Radiohead and PJ Harvey produced some of the first albums I ever bought. To varying degrees both musicians have stayed with me. I own just about every full album each ever released and when both of these artists released a new album this past month, I snapped them up.


It's strange listening to bands for this long. Especially in the case of PJ Harvey, the music contained within The Hope Six Demolition Project seems very much of the same cloth as other music she's released. "A Line in the Sand" sounds like a B-side from "Stories from the City, Stories from the Sea." And yet, the music has deepened over time - matured - to grasp the most obvious word. Harvey's vocals curl around the layered instruments, howl when it's time to cut loose, press right up against the ground in a sinister whisper. This is one of Harvey's more stripped-down albums. In comparison to Let England Shake, the riffs are simple and blocky, the rhythms martial and abrupt. Her first album, Dry, was like this - minus the studio craft unavailable to a independent musician back in 1992. The guitar here has the same loping, feral quality of that early album.

One big change is PJ's perspective seems to have broadened over time. Dry was at once jarringly personal and mythic - the kind of music so intense and claustrophobic it could implode Stonehenge. Hope Six is looser but more traveled. It weaves in vignettes of a walk through the National Mall and the street life of Kosovo and Afghanistan. This is music drenched in terror. Apocalyptic imagery has always existed in PJ Harvey's work, but a global accounting seems very near. "This is how the world ends," Polly Jean sings, the music pounding terrain already leveled by bombs and indifference.
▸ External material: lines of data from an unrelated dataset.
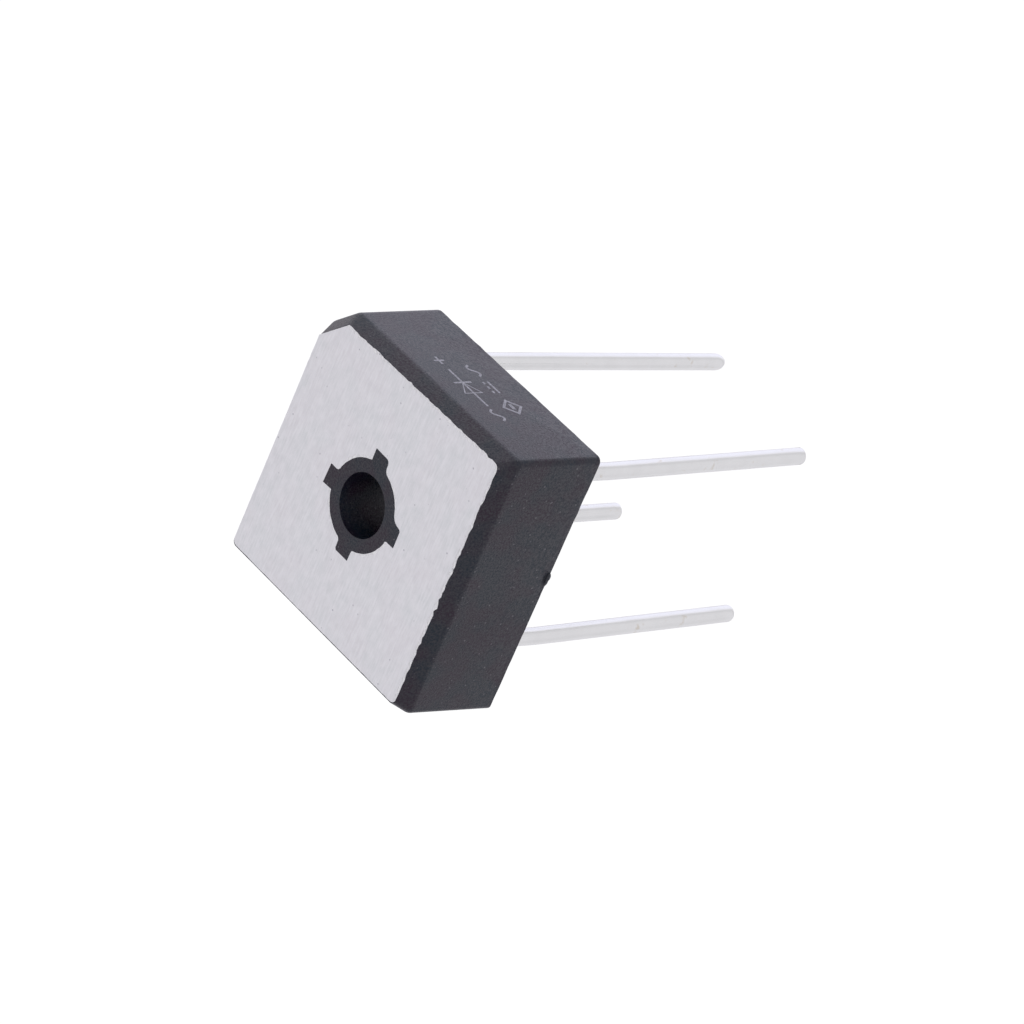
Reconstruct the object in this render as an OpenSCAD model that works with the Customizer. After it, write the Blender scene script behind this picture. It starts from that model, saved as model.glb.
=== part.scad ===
// Square bridge rectifier with a screw hole: a moulded case round an aluminium
// heat-sink plate, four diode dice on copper tabs potted inside, and four round
// wire leads at the corners of a square. Millimetres. The heat-sink face looks
// up, at z = 0, the screw hole's axis is the Z axis, and the leads point down.
// Seen from above, the cut corner and its + lead are at +X -Y, and the marked
// side is -Y.

/* [Case] */
// Side of the square case just under the bevel round the plate
case_w = 18.9; // [17.6:0.1:22]
// Height of the case from the heat-sink face to the rim on the lead side
case_h = 8; // [7:0.1:12]
// How far each side leans out from the bevel down to the rim
case_draft = 0.12; // [0.02:0.01:0.3]
// Radius of the case's upright edges
case_corner_r = 0.4; // [0.2:0.05:1]
// Leg of the case's cut corner
case_clip = 1.85; // [1.2:0.05:2.4]
// Height of the bevel round the plate
bevel_h = 1.2; // [0.8:0.05:1.5]
// Width of the bevel along the sides, seen from above
bevel_w = 0.49; // [0.3:0.01:0.8]
// Width of the bevel along the cut corner
clip_bevel_w = 0.82; // [0.5:0.02:1]
// Radius that softens the edge between the bevel and the sides
bevel_r = 0.8; // [0.3:0.1:1.2]
// Width of the flat rim of plastic beside the plate
rim_land = 0.06; // [0.02:0.01:0.1]
// Thickness of the case wall
wall = 1.2; // [1:0.05:1.3]
// Thickness of the case floor behind the plate
floor_t = 0.6; // [0.4:0.05:0.9]
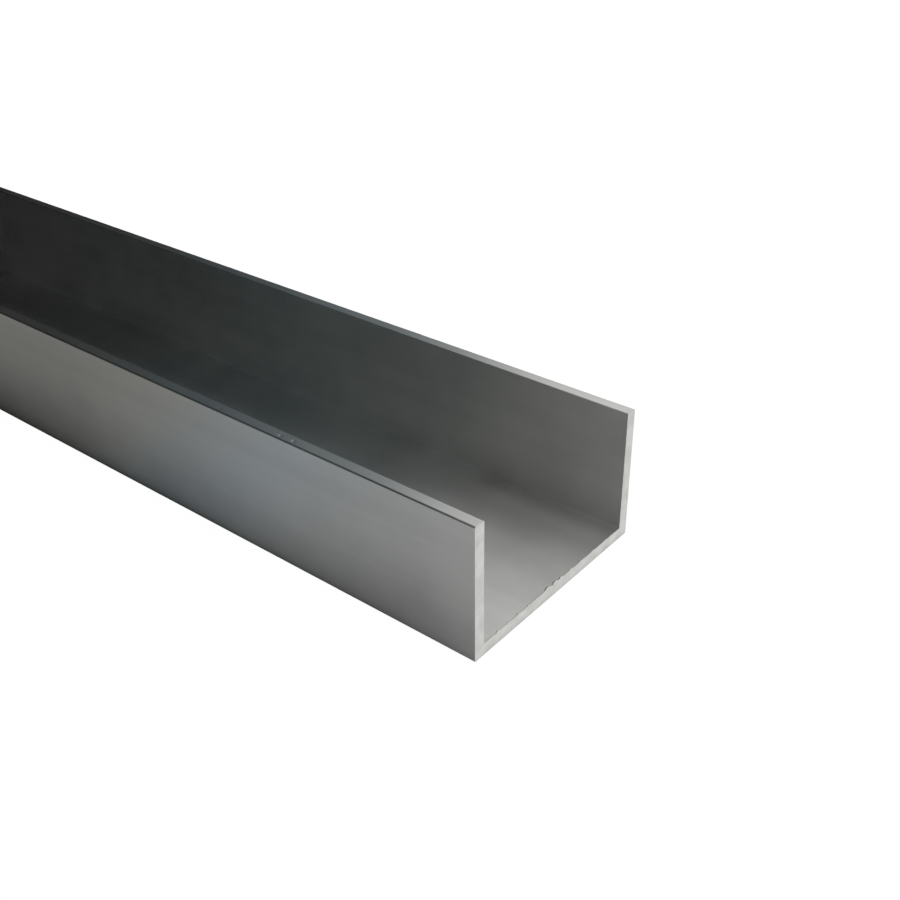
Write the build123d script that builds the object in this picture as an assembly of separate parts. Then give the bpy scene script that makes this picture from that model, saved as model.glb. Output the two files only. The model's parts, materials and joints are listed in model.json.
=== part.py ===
from build123d import *
import os

# Extruded aluminium U channel, sawn to a stock length.
# X runs along the length, Y across the web, and Z from the back of the web up to the flange tips.
# The origin is the middle of the web's back face. All sizes are in millimetres.

# Driving dimensions
LENGTH = 1000.0           # between the two sawn ends
WIDTH = 60.0              # across the outsides of the flanges
HEIGHT = 35.0             # from the back of the web to the flange tips
WEB_THICKNESS = 3.0
FLANGE_THICKNESS = 3.0
TIP_OUTER_RADIUS = 0.4    # outer edge of each flange tip
TIP_INNER_RADIUS = 0.2    # inner edge of each flange tip
ROOT_RADIUS = 0.2         # inside corners, where each flange meets the web
BACK_CORNER_RADIUS = 0.2  # outside corners, where each flange meets the back of the web

# The trough between the flanges
trough_width = WIDTH - 2 * FLANGE_THICKNESS
trough_depth = HEIGHT - WEB_THICKNESS


def corners_by_height(section):
    """The section's corners in rows: the back of the web, the bottom of the trough, then the tips.

    Each row runs from one side to the other, so the ends of a row are the outer corners."""
    return [row.sort_by(Axis.X) for row in section.vertices().group_by(Axis.Y)]


def channel_section():
    """The outline that the extrusion die gives, with every corner slightly eased."""
    with BuildSketch(Plane.YZ) as section:
        Rectangle(WIDTH, HEIGHT, align=(Align.CENTER, Align.MIN))
        with Locations((0, WEB_THICKNESS)):
            Rectangle(trough_width, trough_depth, align=(Align.CENTER, Align.MIN), mode=Mode.SUBTRACT)
        tips = corners_by_height(section)[-1]
        fillet([tips[0], tips[-1]], TIP_OUTER_RADIUS)
        fillet(corners_by_height(section)[-1][1:-1], TIP_INNER_RADIUS)
        fillet(corners_by_height(section)[1], ROOT_RADIUS)
        fillet(corners_by_height(section)[0], BACK_CORNER_RADIUS)
    return section.sketch


def u_channel():
    """The section drawn out both ways from its middle, with the two ends sawn square."""
    return extrude(channel_section(), amount=LENGTH / 2, both=True)


os.makedirs("parts", exist_ok=True)
export_step(u_channel(), "parts/u_channel.step")
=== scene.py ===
import json
import math
import random
import bmesh
import bpy
from mathutils import Euler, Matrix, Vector, noise


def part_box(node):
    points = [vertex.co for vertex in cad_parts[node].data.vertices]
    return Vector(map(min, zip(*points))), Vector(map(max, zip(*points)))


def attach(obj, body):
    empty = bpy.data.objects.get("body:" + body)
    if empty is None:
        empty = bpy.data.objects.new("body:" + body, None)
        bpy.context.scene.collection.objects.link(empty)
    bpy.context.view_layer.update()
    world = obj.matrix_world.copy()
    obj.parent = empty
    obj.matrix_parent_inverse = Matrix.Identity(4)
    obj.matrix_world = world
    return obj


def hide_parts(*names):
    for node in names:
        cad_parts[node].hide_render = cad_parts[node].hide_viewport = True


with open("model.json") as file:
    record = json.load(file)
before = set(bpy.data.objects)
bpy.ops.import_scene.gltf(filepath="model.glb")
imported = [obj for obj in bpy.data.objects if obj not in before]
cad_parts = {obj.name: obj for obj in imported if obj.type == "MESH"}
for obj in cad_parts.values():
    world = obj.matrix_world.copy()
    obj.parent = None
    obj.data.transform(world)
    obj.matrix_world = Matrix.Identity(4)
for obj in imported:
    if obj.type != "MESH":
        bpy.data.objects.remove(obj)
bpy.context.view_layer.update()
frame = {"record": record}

# The section's sizes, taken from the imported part, in metres
barLow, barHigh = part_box("u_channel")
mountAt = {mount["name"]: Vector(mount["pos_m"]) for mount in frame["record"]["mounts"]}
halfLength = barHigh.x
halfWidth = barHigh.y
barHeight = barHigh.z
webThickness = mountAt["web_inside"].z
flangeThickness = 2 * (halfWidth - mountAt["right_flange_tip"].y)
halfTrough = halfWidth - flangeThickness
edgeMargin = 0.0001        # a point this near to a face counts as on it

noiseMiddle = 0.5          # noise goes from 0 to 1 around this
plainDetail = 2.0          # how fine the noise goes
cloudyDetail = 4.0


# Gives a ramp its stops, as place: brightness
def fillRamp(ramp, stops):
    while len(ramp.elements) < len(stops):
        ramp.elements.new(1.0)
    for element, (place, level) in zip(ramp.elements, sorted(stops.items())):
        element.position = place
        element.color = (level, level, level, 1.0)


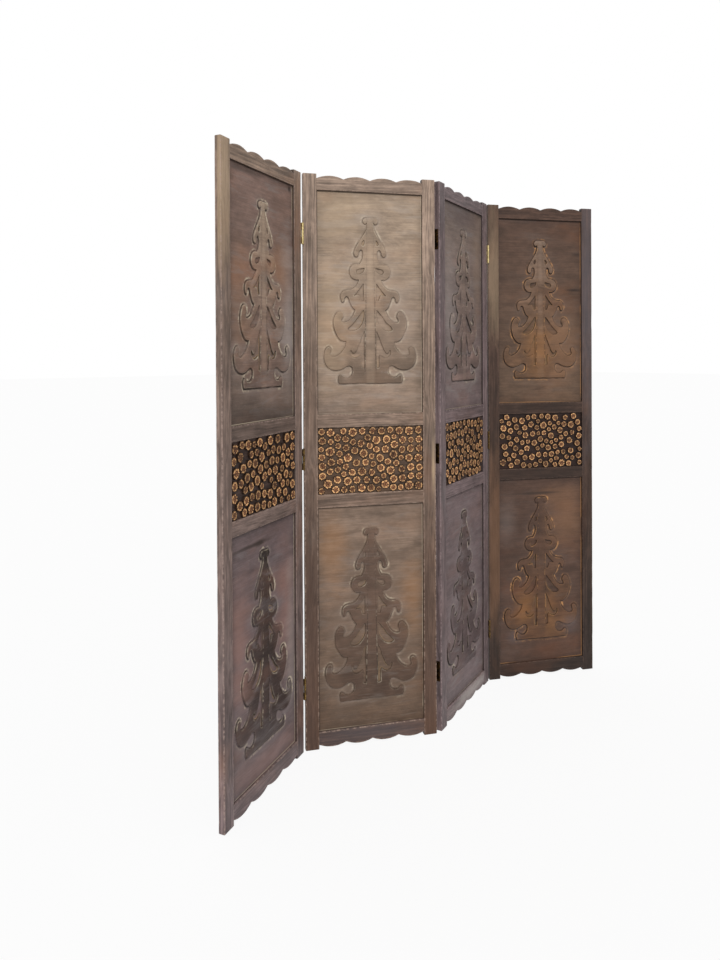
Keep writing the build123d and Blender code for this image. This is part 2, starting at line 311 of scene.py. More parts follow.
        # Two lines cut down the sides of the trunk, drawing together towards its cap.
        wander = s.times(s.minus(mottle, 0.5), 0.006)
        off = s.plus(s.math("ABSOLUTE", s.minus(x, tree.trunk)), wander)
        off = s.minus(off, s.ramp(rise, 0.0, 1.0, *TRUNK_HALF))
        line = s.times(s.mask(s.math("ABSOLUTE", off), 0.0002, 0.0018, 1.0, 0.0), s.mark("tree"),
                       s.mask(z, tree.foot + 0.02, tree.foot + 0.06),
                       s.mask(rise, 0.35, 0.65, 1.0, 0.3))
        raised = s.times(s.mask(off, -0.010, 0.0, 1.0, 0.0), s.mark("tree"),
                         s.mask(broad, 0.2, 0.8))
        shade = s.mix(s.times(raised, 0.18), shade, weighted(tree.tones[1], 1.5))
        # Painted highlights on parts of the cut lines, as strong as the rims.
        lit = s.times(s.mask(broken, 0.50, 0.60), tree.rims)
        shade = s.mix(s.times(line, 0.6), shade, s.mix(lit, GRIME_AND_SHADE, tree.rim_tone))
        relief = s.minus(relief, s.times(line, 2.0))

        # A painted shadow line under the top rail and by the left stile, and a painted highlight
        # line opposite.
        left, bottom, right, top = tree.opening
        dim = s.math("MINIMUM", s.minus(x, left), s.minus(top, z))
        shade = s.mix(s.times(s.mask(dim, 0.0010, 0.0045, 0.6, 0.0), front), shade, GRIME_AND_SHADE)
        inside = s.math("MINIMUM", s.minus(right, x), s.minus(z, bottom))
        rubbed_and_highlit = s.mask(s.math("ABSOLUTE", s.minus(inside, 0.0018)), 0.0004, 0.0018, 1.0, 0.0)
        rubbed_and_highlit = s.times(rubbed_and_highlit, s.mask(broad, 0.15, 0.60, 0.0, 0.7 * tree.rims), front)
        shade = s.mix(rubbed_and_highlit, shade, tree.rim_tone)
        shade = s.mix(s.times(s.mark("rim"), s.mask(broken, 0.34, 0.60)), shade, tree.rim_tone)

    # Worn edges and bare cuts, then grime and painted shade, from the marks on the pieces.
    for mark, spans, tone in (
            ("worn", (0.40, 0.64, 0.0, 0.65), weighted(usual, 2.1, 0.1)),
            ("bare", (0.30, 0.60, 0.35, 1.0), BARE_WOOD),
            ("grime_and_shade", (0.2, 0.6, 0.7, 1.0), GRIME_AND_SHADE)):
        shade = s.mix(s.times(s.mark(mark), s.mask(broken, *spans)), shade, tone)
    return s.finish(relief, 0.6, 0.0007, Base_Color=shade,
                    Roughness=s.ramp(dusty, 0.3, 0.7, 0.42, 0.66), Specular_IOR_Level=0.22)


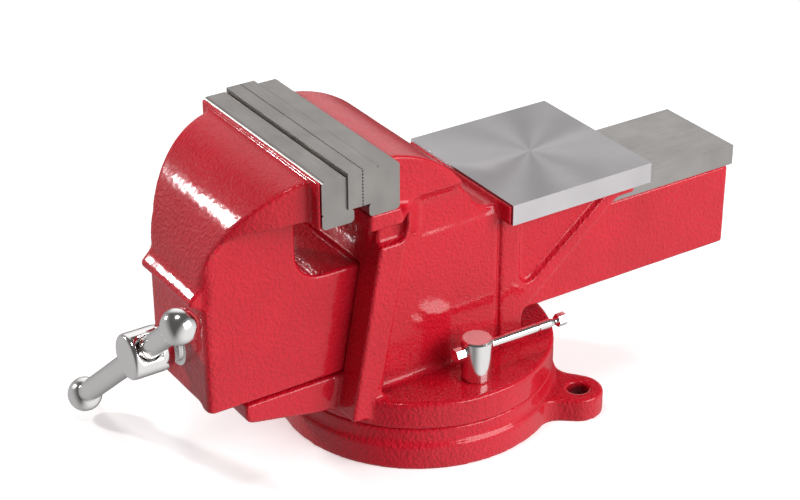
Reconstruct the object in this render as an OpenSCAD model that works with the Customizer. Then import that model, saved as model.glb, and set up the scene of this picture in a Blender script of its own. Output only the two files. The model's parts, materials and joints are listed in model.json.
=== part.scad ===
// Heavy duty bench vise with a swivel base, a rear anvil and a sliding jaw.
// X runs along the jaws, Y along the screw with its handle at -Y, Z is up.
// The origin is on the swivel axis, at the bench surface. The jaws are closed.

/* [Jaws] */
// Width of the jaw blocks
jaw_w = 150; // [146:1:154]
// Height of the jaw blocks' top above the bench
jaw_z = 230; // [228:1:232]
// Distance from the swivel axis to the plane where the jaws meet
jaw_reach = 90; // [88:1:92]
// Thickness of a gripping insert, front to back
insert_t = 10.5; // [9.5:0.5:11]
// Height of a gripping insert
insert_h = 25; // [24:1:26]
// How far an insert's top stands above its block
insert_proud = 2; // [1:0.5:3]
// Thickness of a jaw block behind its insert
block_t = 18; // [16:0.5:19]
// Height of a jaw block
block_h = 33; // [32:1:34]

/* [Slide] */
// Width of the sliding beam
beam_w = 76; // [74:1:78]
// Height of the beam's underside
beam_z0 = 65; // [64:1:66]
// Height of the beam's top
beam_z1 = 142; // [141:1:143]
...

Radiohead, for me, still seems an unlikely survivor of the early 90s alternative moment. Their most famous single (still?) "Creep," seemed one more self-loathing, improbably catchy grunge anthem in a year lousy with them. To be clear, I love "Creep," and listen to it without the slightest twinge of embarrassment. I struggle to enjoy my favorite Pearl Jam singles so effortlessly.

Perhaps this British band's true talent was finding a sound in nearly every album that captured the feeling of a certain moment without ever seeming captured by it. OK Computer still sounds fresh and Kid A is perhaps more timely now then when it was released. Their new album achieves a similar effect.

"Moon Shaped Pool," is a great record. There's nothing here with same force as "Karma Police," "Optimistic," or "Bodysnatchers," but the music finds new ways of mesmerizing, of grabbing hold. The first track, "Burn the Witch" has a scorched earth title without ever pulling out the flamethrowers. Staccato strings replace guitar pummelling, and Thom Yorke's vocals hover in the seconds-away-from-full-panic-attack mode he basically trademarked. The key difference here from the songs mentioned above - the song never quite gives way to full release. The song builds, swells into a shattering crisis, and pulls back. Instead of verse and chorus, Radiohead ride waves of anxiety, ripples of dread. The song ends on a crumbling crescendo - as if the song is dissolving beneath the flailing singer.

That's what has me hooked at the moment - the fact that each song can be so many things but retain a coherent statement. In less confident hands, these songs would be a mess - but Radiohead has enough experience to hold the collage together. There's something of Talk Talk in this album, songs that don't reject convention so much as trade them in for new patterns.